Hey, don’t laugh, it’s a key skill. The only creepy thing about it is I can look at someone right in the eye and be muttering to myself at the same time. And even though I have at least another 40 years before I’m at that station in life where muttering is just something you do, I’m getting an early start because I’ve discovered that it has high value. I’m not the first to discover this, as it turns out. Experiments have been done to prove that regularly talking to yourself is a positive thing: http://newsfeed.time.com/2012/04/25/talking-to-yourself-may-actually-be-a-good-idea/.
All the scientific research aside, the value I get from my outward-inner-dialogue is the art of practicing my next line. That’s because I so often find myself in boardroom meetings with very passionate people. Which is probably not that uncommon. What’s also not uncommon, is that the people in the room don’t all share the same views. They can be passionately expressing opposing views with each other while earnestly trying their best to do what’s best for their company. I, on the other hand, am an outsider invited in – and I’m equally passionate about trying to mediate them towards achieving the ideal solution to some often delicate challenges.
The muttering comes in handy because I can try-out ideas out loud, so to speak, before I actually say them. It’s funny how things can sound so different in your head, compared to how they sound when they’re actually spoken. Or mumbled.
About a week ago I was a participant in a very heated debate on a company’s policy towards the layout of their standard work breakdown structure for their projects going forward. They were growing and winning bigger, more complex projects, and needed to improve how they planned, estimated, tracked and reported on those projects. The good people in the room were looking to gain some agreement on the level of detail needed in their WBS. Designing a good work breakdown structure is arguably one of the most important exercises a project manager can do – so I was very much on board with the effort they were undertaking. Of course, good WBS design is a topic that can be debated on to the ends of the earth – and in many respects boils down to the needs of the company and project. Below are some of the points they were debating.
The upside of creating a very detailed WBS is that it provides for:
- Better information at a more granular level
- It improves the quality of project estimates
- It provides better clarity for measuring progress and improved earned value management metrics
- There is a much better chance that the cost codes at all levels (workpackage, phase, etc.) will provide meaningful reporting
The downside of creating a detailed WBS is it’s much more cumbersome to manage:
- When it comes to tracking: having too many tasks to track against can introduce errors and omissions.
- When it comes to cost code definition: having too many cost codes can lead to an overload of information. While this can be nice to have, most organizations don’t have the discipline or resources to make good use of that information
Although the people in the room were aware of the value that a detailed WBS provides, they were also worried that they don’t have the strict internal processes to make good use of it – and it would become a mess. These are all fair points.

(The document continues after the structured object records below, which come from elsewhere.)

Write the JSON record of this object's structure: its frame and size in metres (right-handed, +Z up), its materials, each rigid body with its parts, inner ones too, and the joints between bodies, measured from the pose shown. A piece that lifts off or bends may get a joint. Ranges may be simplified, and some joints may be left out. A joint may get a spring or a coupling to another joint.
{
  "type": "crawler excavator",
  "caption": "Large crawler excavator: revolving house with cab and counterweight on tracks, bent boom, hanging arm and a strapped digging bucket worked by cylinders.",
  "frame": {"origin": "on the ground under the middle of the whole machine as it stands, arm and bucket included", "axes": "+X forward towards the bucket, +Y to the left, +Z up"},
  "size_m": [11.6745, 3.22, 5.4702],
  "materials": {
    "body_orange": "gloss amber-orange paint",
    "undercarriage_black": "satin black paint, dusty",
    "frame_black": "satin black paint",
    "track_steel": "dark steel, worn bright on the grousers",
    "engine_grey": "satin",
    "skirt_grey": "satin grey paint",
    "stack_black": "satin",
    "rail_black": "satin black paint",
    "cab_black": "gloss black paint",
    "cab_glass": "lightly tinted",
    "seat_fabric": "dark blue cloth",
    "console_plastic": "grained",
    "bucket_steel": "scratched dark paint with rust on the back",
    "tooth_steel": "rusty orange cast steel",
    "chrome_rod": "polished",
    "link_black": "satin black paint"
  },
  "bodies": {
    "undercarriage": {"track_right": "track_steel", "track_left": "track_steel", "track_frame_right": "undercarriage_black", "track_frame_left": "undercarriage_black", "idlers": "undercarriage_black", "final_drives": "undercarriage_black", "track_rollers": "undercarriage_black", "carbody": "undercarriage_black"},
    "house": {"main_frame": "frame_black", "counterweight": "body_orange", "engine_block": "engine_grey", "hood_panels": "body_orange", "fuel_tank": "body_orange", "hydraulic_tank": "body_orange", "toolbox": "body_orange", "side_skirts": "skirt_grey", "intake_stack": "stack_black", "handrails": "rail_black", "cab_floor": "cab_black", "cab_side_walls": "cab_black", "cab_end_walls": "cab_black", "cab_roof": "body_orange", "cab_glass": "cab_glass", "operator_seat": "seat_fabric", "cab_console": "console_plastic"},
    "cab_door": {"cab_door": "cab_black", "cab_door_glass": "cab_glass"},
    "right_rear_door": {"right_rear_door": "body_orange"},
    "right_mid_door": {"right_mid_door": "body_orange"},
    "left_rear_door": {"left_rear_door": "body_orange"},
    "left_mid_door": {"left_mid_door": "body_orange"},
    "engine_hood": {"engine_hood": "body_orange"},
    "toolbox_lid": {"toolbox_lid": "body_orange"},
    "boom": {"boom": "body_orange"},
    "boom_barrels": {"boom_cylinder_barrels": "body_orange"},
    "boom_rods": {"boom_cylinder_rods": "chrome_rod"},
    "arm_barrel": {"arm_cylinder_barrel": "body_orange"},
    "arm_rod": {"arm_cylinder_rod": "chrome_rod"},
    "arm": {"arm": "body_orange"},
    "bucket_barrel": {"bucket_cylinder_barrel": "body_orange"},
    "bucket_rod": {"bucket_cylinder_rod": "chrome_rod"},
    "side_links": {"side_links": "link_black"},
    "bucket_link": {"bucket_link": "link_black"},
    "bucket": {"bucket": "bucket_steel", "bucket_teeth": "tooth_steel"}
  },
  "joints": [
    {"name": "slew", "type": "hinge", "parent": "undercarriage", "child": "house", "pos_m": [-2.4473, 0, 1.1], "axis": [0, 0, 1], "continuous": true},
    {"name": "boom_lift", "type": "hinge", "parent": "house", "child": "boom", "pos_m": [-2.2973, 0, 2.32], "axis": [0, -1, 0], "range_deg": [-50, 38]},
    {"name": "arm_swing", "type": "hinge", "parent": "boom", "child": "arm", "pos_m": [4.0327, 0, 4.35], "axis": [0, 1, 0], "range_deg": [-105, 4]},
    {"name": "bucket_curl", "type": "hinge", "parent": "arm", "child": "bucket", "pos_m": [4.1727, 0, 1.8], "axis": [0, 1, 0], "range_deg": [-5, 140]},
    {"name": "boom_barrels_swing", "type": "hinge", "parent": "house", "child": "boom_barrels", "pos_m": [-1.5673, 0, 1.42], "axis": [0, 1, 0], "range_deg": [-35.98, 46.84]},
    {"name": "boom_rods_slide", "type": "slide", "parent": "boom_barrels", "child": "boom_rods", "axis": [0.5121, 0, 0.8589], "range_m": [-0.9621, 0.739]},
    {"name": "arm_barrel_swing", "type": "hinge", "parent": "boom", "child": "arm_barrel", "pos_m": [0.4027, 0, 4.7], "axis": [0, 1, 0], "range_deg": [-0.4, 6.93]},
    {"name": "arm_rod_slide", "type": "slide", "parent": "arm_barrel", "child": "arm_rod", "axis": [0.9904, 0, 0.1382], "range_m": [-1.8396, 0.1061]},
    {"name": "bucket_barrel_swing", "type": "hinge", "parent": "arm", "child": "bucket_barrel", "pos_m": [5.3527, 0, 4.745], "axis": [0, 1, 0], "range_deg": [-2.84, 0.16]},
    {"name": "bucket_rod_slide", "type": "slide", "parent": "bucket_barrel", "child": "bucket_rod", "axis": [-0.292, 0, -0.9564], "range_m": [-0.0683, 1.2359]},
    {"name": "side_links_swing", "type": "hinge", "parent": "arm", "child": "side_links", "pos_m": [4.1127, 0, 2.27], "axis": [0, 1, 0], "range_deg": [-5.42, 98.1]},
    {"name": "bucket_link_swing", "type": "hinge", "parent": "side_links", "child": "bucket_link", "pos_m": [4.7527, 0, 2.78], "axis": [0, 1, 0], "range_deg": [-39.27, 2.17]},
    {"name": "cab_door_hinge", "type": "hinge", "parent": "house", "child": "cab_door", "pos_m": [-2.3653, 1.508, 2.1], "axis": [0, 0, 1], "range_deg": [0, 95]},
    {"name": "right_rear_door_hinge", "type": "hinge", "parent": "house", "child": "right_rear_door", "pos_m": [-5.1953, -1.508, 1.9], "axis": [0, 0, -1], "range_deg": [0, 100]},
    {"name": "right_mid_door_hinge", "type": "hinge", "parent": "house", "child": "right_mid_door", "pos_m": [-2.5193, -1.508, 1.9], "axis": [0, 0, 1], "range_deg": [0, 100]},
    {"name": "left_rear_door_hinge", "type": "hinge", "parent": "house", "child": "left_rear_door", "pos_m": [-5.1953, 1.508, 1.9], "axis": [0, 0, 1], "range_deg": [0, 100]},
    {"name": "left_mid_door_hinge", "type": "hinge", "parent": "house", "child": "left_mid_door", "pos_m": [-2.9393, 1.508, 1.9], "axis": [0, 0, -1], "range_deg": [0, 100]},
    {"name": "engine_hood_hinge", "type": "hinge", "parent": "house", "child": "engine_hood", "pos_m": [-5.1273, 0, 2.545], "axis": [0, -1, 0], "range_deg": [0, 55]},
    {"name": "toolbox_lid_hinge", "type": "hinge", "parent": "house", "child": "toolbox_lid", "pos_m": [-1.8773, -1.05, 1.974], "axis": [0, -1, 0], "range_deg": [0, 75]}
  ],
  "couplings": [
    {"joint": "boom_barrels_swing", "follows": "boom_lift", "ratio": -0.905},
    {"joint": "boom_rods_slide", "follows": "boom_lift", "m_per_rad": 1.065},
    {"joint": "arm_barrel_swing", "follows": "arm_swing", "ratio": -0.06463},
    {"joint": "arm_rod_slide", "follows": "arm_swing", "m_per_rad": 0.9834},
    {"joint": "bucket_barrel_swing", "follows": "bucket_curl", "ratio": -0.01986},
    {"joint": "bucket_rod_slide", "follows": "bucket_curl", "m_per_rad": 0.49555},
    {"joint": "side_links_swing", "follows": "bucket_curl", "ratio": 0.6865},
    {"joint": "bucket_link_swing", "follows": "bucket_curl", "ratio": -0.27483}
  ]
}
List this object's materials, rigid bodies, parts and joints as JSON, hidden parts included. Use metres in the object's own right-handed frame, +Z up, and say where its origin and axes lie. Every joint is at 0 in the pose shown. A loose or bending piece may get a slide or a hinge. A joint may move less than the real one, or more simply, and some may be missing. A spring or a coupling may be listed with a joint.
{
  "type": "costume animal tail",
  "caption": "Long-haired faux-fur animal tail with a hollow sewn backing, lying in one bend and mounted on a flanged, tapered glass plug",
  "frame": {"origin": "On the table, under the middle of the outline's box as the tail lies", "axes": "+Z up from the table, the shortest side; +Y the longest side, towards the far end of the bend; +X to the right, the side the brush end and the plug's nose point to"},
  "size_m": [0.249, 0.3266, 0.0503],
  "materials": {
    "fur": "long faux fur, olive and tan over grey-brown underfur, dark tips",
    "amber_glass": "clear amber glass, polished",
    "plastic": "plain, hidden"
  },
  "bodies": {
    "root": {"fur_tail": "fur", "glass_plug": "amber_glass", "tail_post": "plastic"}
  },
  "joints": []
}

My internal-talking-out-loud-dialog system was working that day as I listened to them and prepared my interjections. I’m not about to sit on the fence, so I have to take a side that I think is the right thing for them to do – which means a delicate maneuver of trying to make everyone feel okay about it. I’m ultimately on the side of building a WBS that captures the most meaningful information down to the workpackage level. Each workpackage (task) should be able to be sized and therefore measured and progressed. WBS items that are too generic and designed as buckets are not as useful. I don’t want to get into it too much in this small article, but that’s the general gist of where we took it.
I explained to them that with our software, they can design a good, detailed WBS, but assign their labor resources to specific tasks/workpackages for tracking. That way, when people are entering timesheets, they only see the small fragment of the WBS that is relevant to them. This eliminates the potential for logging cost to the wrong place. They can additionally create alternative WBS Views that compress what’s shown on the WBS to a more controlled and high-level perspective. I also showed them how the tracking of materials, subcontractor payments and equipment, is managed by the pre-defined cost code, and the people preparing and tracking the purchase orders don’t need to even see the WBS. That part is predefined by the project manager, engineering and/or project controls teams. With these manipulations, the WBS is then effectively sectioned-out, so that only a privileged few actually see the full breadth of it. Then, when it comes time to measuring progress and calculating earned value management numbers, the rules are more clear because the workpackages have been pre-designed to be measured. We also got into how this influences the estimating, budgeting and the need for good cost-code strategies, but those are topics for another day.
I’m always interested in hearing people’s experiences around these topics. Do you have a good WBS design approach you’d like to share. Do you talk to yourself? How do you feel about that?